Bervil Ekofo (right) was shot at point blank range while he slept, and Annie Ekofo (left) was shot when she came to investigate the noise
Bervil Ekofo (right) was shot at point blank range while he slept, and Annie Ekofo (left) was shot when she came to investigate the noise. Picture: PA

Ezeoke, of Cambridge Heath, is said to have let himself into the victim's house in East Finchley in September 2016, when he shot a sleeping Bervil in the head "at point blank range".

His aunt, Annie, walked into the room after hearing the noise and was then shot dead herself.

"Whatever the motive, you murdered two entirely innocent people," Justice Cutts said as she handed down the sentence on Thursday, comparing the killings to an "execution".

"Your cold, callous and brutal murders of two people has not only cut short their lives but ruined the lives of many [...]
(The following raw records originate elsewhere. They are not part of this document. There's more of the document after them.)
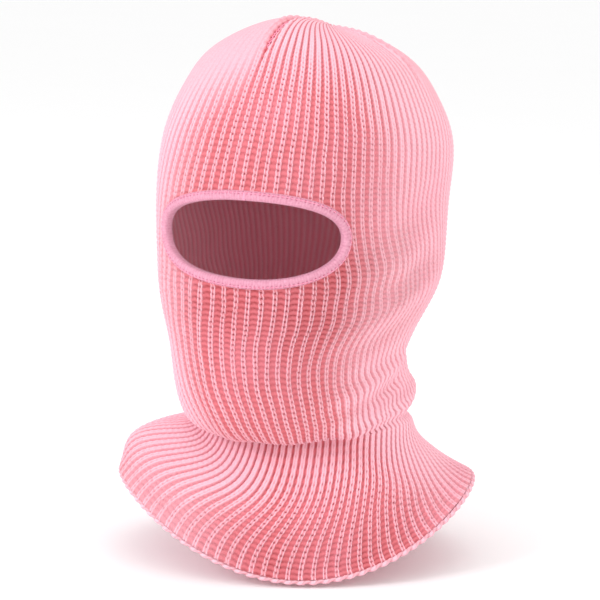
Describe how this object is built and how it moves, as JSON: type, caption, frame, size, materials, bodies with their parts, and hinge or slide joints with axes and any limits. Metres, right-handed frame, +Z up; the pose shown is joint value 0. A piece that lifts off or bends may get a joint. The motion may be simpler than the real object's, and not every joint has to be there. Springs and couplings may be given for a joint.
{
  "type": "balaclava",
  "caption": "One-hole rib-knit ski balaclava with a bound eye opening, gored crown and round shoulder bib, in its worn shape.",
  "frame": {"origin": "middle of the head inside the hood, level with the middle of the eye opening", "axes": "+Z up to the crown, -Y out through the eye opening, +X to the wearer's left"},
  "size_m": [0.2125, 0.2021, 0.3208],
  "materials": {
    "knit": "matt acrylic rib knit, candy pink",
    "binding": "fine jersey binding, cooler pink",
    "thread": "spun polyester thread",
    "label": "blank white satin tape"
  },
  "bodies": {
    "root": {"hood_knit": "knit", "eye_binding": "binding", "eye_binding_stitch": "thread", "eye_binding_tack": "thread", "crown_seam_front": "thread", "crown_seam_left": "thread", "crown_seam_back": "thread", "crown_seam_right": "thread", "crown_tie": "thread", "hem_edge": "knit", "care_label": "label", "label_stitch": "thread"}
  },
  "joints": []
}
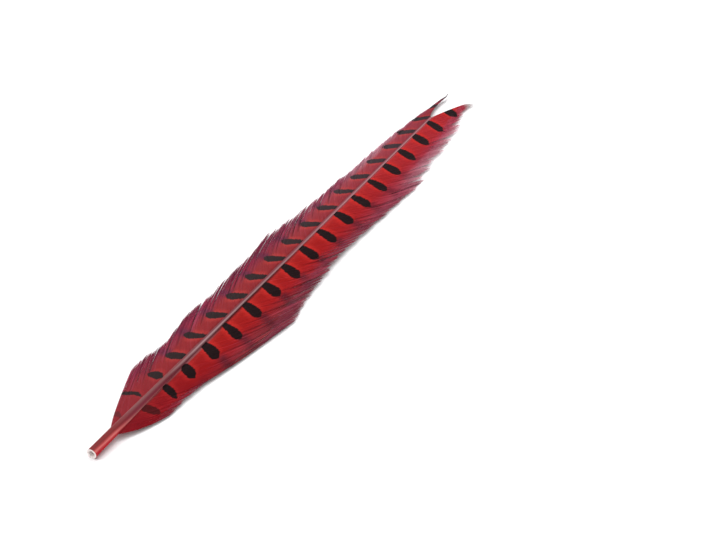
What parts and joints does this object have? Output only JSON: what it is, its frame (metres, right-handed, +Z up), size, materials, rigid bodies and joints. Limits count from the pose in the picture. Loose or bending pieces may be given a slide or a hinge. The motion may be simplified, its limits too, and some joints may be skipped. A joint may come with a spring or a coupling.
{
  "type": "pheasant tail feather",
  "caption": "Red-dyed, black-barred side tail feather of a cock pheasant, cut quill at one end and a fork of barbs past the cut shaft at the other; lies flat as trim or decoration.",
  "frame": {"origin": "middle of the feather's footprint, on the surface it lies on", "axes": "+Y along the shaft from the cut quill to the forked tip, +Z up out of the glossy upper side, +X to the right vane"},
  "size_m": [0.0278, 0.1998, 0.0044],
  "materials": {
    "feather_red": "dyed keratin barbs with a soft sheen, red with black bars, dull crimson towards the margins"
  },
  "bodies": {
    "root": {"feather": "feather_red"}
  },
  "joints": []
}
"He was not your intended target, but was in the wrong place in the wrong time.

"You have an entrenched criminal lifestyle. Although not unintelligent, you have shunned a law-abiding life.

"Your precise motive for doing so is unclear although I have no doubt that its roots lay in your previous criminal behaviour and desire for revenge."

"You must face the consequences of your actions. Whatever those are, Bervil and Annie Ekofo cannot be brought back and their family must always live with their loss."

Ezeoke has denied any involved in the murders and has maintained that he had an alibi for the time of the shootings.

Defending, James Scobie QC noted the "unique history" of the multiple trials, and said the first murder had been planned, while the second was not.

He told the court: "Whoever did fire that gun had not intended for there to be a second fatality as part of that expedition.

"This is not the sort of case where a whole life order, which is an order of last resort reserved for the absolute top, top end of exceptionally serious criminality."

In a statement before the sentencing, Chantelle Mami, Mr Ekofo's mother, said there were no words to describe how "traumatic" it was to have a child killed.

She said: "We grow to accept that death is a part of life and we should embrace it.

"However, no-one really prepares you for burying your child whose life was taken from them by another.

"I have no more words as my heart is heavy, I just hope that justice continues to be served."

Meanwhile, Osman Jeanefey, the husband of Mrs Ekofo, said: "I think about Annie every day, I can't believe she is gone. Sometimes I feel I will go mad and the image of her dying on the floor is always in my head.

"I hope that our lives will be better and God will give me the strength to stop crying. There is so much sadness in our house now."